Red tape threatens Indian seafood exports

By Ankush Chibber

- Last updated on GMT

India's seafood industry, shaken up by new mandatory registration
India's seafood industry, shaken up by new mandatory registration
A new bureaucratic diktat in India is threatening to derail the country’s thriving seafood trade – despite the vehement protests from other government agencies.

Under a notification issued at the beginning of March 2012 by the Ministry of Commerce’s Export Inspection Council (EIC), it is now mandatory for all vessels supplying fish for export to register with it.

The notice means that only EIC-registered vessels can supply fish for export and exporters have to purchase raw materials from this source only.

A spokesperson for the ministry told FoodNavigator-Asia that the notification and the set of instructions supersede all other registration requirements for now.

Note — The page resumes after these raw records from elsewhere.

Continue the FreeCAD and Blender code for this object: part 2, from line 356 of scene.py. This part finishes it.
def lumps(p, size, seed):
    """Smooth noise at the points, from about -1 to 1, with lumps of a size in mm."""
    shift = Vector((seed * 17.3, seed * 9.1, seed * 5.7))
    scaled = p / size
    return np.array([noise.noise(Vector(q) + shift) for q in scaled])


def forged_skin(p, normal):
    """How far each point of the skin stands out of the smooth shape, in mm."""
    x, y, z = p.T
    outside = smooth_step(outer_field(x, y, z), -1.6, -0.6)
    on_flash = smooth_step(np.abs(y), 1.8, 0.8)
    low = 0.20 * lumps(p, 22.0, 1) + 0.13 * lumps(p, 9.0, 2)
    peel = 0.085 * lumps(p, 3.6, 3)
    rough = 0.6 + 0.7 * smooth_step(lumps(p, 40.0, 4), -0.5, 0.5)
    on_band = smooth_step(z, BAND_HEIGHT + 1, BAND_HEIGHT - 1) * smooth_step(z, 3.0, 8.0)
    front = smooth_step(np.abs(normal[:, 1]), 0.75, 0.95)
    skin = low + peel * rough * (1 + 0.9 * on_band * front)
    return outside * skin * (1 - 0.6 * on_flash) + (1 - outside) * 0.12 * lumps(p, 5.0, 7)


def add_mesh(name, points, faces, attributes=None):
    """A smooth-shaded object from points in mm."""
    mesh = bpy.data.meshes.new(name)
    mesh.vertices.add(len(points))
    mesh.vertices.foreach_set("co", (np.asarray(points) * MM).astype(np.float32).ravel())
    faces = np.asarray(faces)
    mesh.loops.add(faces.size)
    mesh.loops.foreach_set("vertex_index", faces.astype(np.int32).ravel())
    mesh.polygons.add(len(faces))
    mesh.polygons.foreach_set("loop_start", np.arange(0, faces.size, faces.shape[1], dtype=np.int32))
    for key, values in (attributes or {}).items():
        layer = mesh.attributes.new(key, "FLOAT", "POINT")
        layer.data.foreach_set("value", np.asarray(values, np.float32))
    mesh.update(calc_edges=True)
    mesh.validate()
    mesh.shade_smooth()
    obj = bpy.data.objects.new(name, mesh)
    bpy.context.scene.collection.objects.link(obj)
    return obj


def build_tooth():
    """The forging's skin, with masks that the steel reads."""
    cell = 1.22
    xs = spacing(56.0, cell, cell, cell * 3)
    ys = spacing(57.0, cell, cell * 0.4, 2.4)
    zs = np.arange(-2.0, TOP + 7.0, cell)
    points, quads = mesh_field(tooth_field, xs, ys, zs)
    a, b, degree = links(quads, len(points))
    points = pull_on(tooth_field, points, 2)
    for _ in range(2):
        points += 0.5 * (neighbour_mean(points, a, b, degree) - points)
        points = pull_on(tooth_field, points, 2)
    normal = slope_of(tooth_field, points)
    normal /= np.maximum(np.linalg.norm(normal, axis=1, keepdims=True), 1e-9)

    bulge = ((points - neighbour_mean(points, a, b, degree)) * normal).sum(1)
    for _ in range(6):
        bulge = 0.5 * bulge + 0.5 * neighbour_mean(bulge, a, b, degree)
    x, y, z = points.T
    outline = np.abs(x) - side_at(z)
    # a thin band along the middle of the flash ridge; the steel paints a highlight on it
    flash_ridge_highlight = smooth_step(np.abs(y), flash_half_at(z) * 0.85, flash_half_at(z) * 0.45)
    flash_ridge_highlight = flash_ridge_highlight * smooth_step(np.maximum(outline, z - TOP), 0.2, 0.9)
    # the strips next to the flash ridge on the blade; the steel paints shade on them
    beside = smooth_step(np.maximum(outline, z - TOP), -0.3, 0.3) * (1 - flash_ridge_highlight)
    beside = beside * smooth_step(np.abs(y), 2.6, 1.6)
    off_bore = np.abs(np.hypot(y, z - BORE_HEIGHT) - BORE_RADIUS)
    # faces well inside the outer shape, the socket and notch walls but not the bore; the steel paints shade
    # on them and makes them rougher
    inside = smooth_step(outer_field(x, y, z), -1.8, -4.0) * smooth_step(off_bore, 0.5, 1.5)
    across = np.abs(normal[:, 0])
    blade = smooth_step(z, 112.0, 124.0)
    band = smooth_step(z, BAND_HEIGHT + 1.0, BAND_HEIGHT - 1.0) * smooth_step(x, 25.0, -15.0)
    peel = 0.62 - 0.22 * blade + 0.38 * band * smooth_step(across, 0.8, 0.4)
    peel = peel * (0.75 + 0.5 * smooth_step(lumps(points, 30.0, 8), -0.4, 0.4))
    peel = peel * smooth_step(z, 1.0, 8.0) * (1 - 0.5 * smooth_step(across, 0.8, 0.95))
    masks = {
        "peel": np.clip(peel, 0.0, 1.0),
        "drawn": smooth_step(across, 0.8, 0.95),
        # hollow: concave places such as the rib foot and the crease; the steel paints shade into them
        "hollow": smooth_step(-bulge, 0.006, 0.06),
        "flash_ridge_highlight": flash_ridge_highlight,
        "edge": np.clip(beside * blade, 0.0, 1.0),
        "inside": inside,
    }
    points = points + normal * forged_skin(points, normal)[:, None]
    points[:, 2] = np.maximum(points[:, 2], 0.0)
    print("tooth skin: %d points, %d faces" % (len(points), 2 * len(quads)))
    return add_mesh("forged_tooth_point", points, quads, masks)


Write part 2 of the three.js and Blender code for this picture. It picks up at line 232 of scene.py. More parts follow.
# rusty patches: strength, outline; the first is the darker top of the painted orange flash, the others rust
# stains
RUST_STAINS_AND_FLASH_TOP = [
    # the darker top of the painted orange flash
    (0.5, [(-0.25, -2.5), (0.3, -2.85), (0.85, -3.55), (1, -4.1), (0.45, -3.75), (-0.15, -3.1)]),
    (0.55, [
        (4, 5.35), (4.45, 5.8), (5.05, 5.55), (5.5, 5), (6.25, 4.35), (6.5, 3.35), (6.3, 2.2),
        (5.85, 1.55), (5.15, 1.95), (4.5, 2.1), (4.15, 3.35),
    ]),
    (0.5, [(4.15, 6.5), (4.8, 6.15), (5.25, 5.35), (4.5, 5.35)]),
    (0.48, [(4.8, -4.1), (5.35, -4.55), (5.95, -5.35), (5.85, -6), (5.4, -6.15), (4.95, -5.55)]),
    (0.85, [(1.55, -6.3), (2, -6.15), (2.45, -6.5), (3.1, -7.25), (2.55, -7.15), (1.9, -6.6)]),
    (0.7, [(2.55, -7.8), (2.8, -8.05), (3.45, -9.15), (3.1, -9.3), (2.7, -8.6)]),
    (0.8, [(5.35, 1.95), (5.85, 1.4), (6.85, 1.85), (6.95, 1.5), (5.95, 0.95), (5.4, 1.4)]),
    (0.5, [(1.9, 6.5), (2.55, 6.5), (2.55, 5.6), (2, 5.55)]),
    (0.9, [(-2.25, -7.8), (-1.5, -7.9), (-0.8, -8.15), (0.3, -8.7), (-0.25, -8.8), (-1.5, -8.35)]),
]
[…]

The regulation around seafood exports has always been in line with the federal nature of Indian governance - boats are registered under the fishery departments of the various coastal states concerned.

In addition, vessels could also register under the Marine Products Export Development Authority (MPEDA), which works for the promotion of seafood exports.

A spokesperson for MPEDA, which is also a government agency, said: “There is not enough time for this registration process. And more regulation in the sector is not favourable. On top of that, not all boat owners would be able to meet the extensive requirements under EIC’s process.”

Local boat owners in Bombay, who this reporter spoke to, said that the most of the requirements are not practical and come at a time when other input costs are high such as fuel.

For example, one of the requirements is for vessels to have storage facilities equipped with tanks at a temperature approaching that of melting ice.

These containers also have to be separated from the machinery and crew quarters by partitions, but most Indian seagoing fishing boats would need to be upgraded to accommodate such features, he said.

“It is a problem. if exports stop, the entire sector including the domestic market would suffer eventually. The price of fish depends mainly on the demand from export units,”​ one boat owner said.

Fish production in India is likely to hit 12m tonnes by 2015 from the current level of about 9.3m tonnes, according to a study by the Associated Chambers of Commerce and Industry of India (ASSOCHAM),

The report indicates that nearly 30% of marine and fish annually produced in India is exported and the processing of fish into canned and frozen forms is carried out almost entirely for the export market.

Seafood exports from India could reach US$4.7bn by 2013 from the current level of US$2.8bn through value addition, expansion of aquaculture, technology upgrades, and tapping of unexplored resources, the study added.